[Entries with model source code]

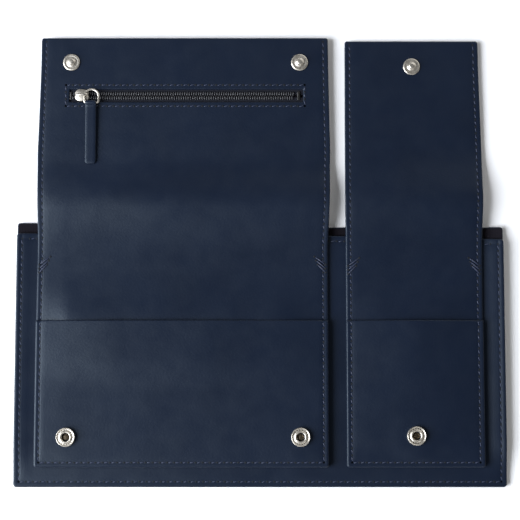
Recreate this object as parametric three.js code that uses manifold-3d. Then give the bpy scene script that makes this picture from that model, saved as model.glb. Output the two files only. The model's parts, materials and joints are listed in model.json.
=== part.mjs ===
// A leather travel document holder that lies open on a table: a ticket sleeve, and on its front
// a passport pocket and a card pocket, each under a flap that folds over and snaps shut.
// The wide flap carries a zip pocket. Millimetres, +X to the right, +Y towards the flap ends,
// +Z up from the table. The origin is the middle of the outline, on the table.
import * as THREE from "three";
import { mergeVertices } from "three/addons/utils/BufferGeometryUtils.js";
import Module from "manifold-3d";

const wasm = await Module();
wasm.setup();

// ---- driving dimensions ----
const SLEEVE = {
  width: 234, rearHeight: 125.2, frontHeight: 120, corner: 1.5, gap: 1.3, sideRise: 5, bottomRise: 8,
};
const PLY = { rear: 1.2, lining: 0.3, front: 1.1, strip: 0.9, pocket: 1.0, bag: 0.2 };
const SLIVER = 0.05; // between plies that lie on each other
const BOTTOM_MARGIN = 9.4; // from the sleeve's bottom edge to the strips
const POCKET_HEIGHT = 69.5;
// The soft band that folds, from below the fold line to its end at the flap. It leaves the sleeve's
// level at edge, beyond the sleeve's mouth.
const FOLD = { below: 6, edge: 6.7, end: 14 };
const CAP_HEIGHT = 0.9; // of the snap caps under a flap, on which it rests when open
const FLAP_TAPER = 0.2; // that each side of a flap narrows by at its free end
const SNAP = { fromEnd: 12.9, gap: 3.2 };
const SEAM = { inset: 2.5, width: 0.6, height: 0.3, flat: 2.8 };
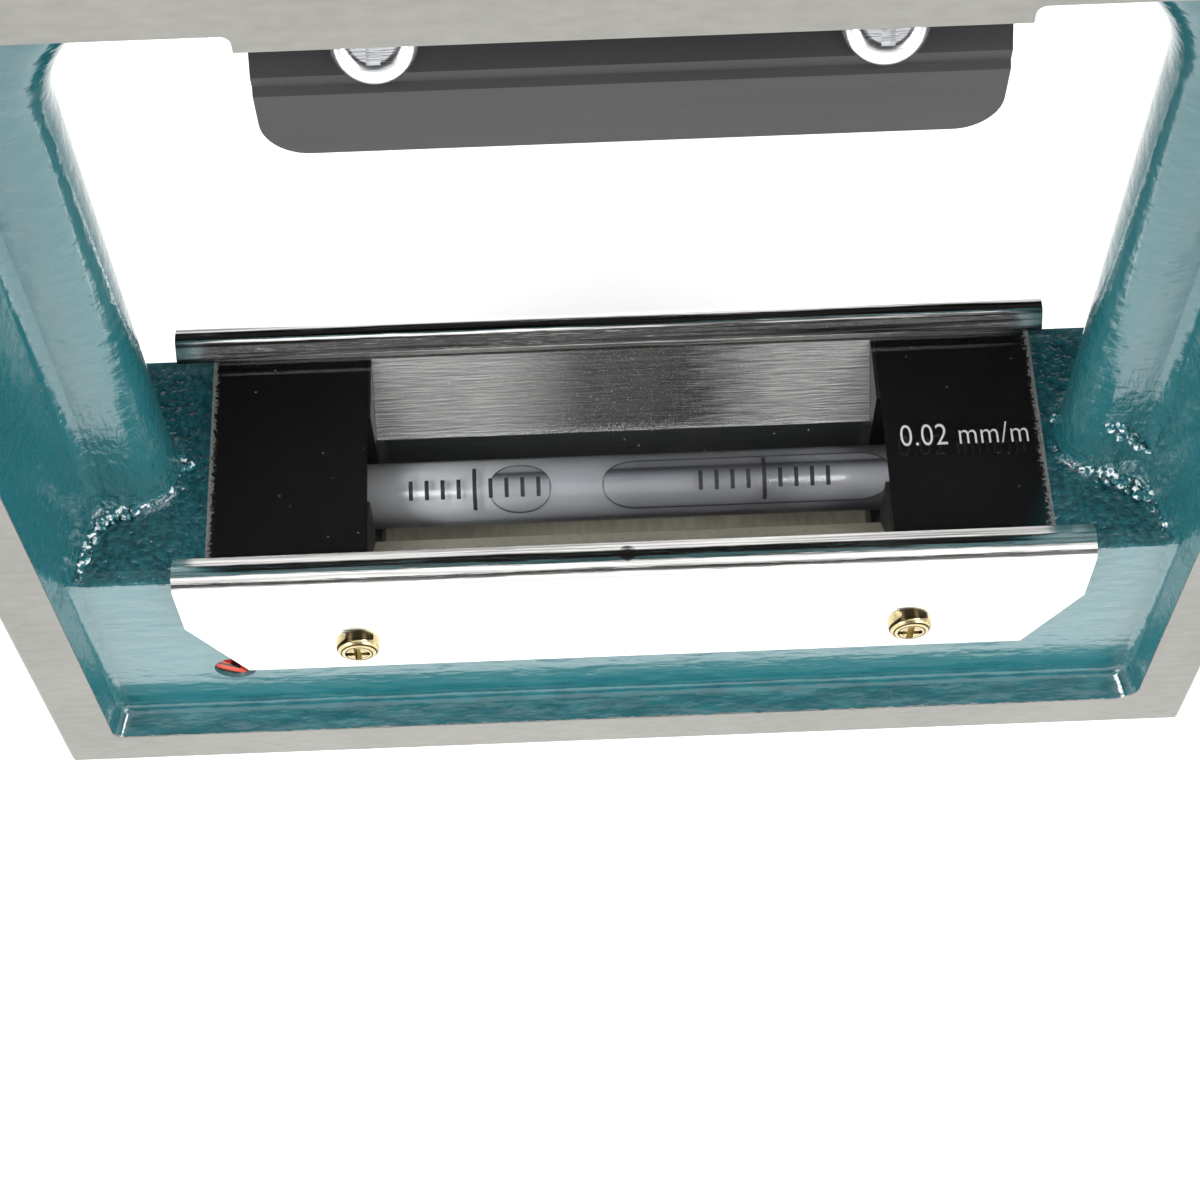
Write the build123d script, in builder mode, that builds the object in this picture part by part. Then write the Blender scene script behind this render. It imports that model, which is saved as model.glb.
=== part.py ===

- What to work on -
Every line above should be written out again exactly as it stands.

- Answer in full -
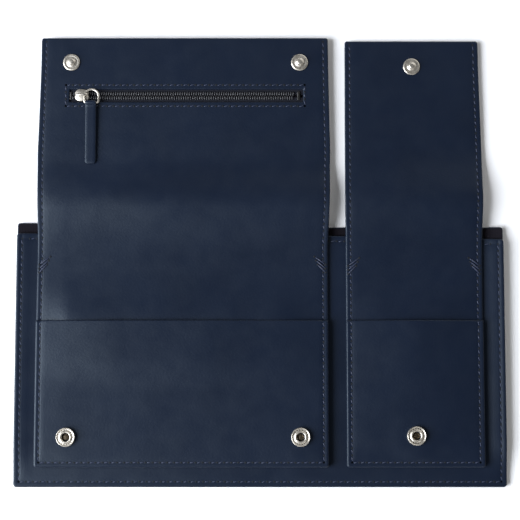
Recreate this object as parametric three.js code that uses manifold-3d. Then give the bpy scene script that makes this picture from that model, saved as model.glb. Output the two files only. The model's parts, materials and joints are listed in model.json.
=== part.mjs ===
// A leather travel document holder that lies open on a table: a ticket sleeve, and on its front
// a passport pocket and a card pocket, each under a flap that folds over and snaps shut.
// The wide flap carries a zip pocket. Millimetres, +X to the right, +Y towards the flap ends,
// +Z up from the table. The origin is the middle of the outline, on the table.
import * as THREE from "three";
import { mergeVertices } from "three/addons/utils/BufferGeometryUtils.js";
import Module from "manifold-3d";

const wasm = await Module();
wasm.setup();

// ---- driving dimensions ----
const SLEEVE = {
  width: 234, rearHeight: 125.2, frontHeight: 120, corner: 1.5, gap: 1.3, sideRise: 5, bottomRise: 8,
};
const PLY = { rear: 1.2, lining: 0.3, front: 1.1, strip: 0.9, pocket: 1.0, bag: 0.2 };
const SLIVER = 0.05; // between plies that lie on each other
const BOTTOM_MARGIN = 9.4; // from the sleeve's bottom edge to the strips
const POCKET_HEIGHT = 69.5;
// The soft band that folds, from below the fold line to its end at the flap. It leaves the sleeve's
// level at edge, beyond the sleeve's mouth.
const FOLD = { below: 6, edge: 6.7, end: 14 };
const CAP_HEIGHT = 0.9; // of the snap caps under a flap, on which it rests when open
const FLAP_TAPER = 0.2; // that each side of a flap narrows by at its free end
const SNAP = { fromEnd: 12.9, gap: 3.2 };
const SEAM = { inset: 2.5, width: 0.6, height: 0.3, flat: 2.8 };
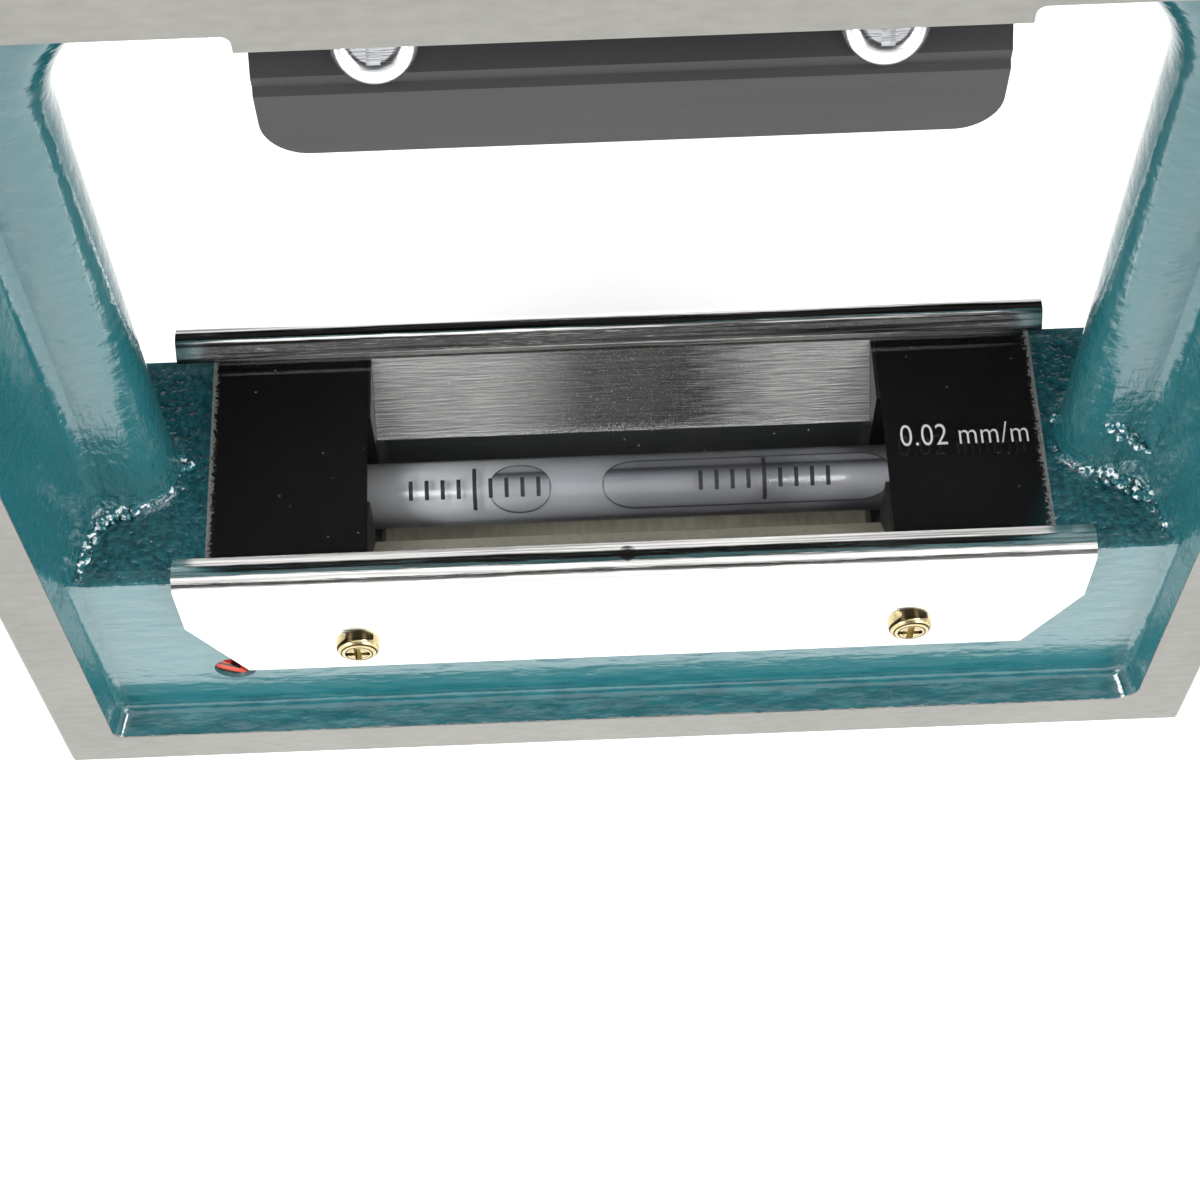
Write the build123d script, in builder mode, that builds the object in this picture part by part. Then write the Blender scene script behind this render. It imports that model, which is saved as model.glb.
=== part.py ===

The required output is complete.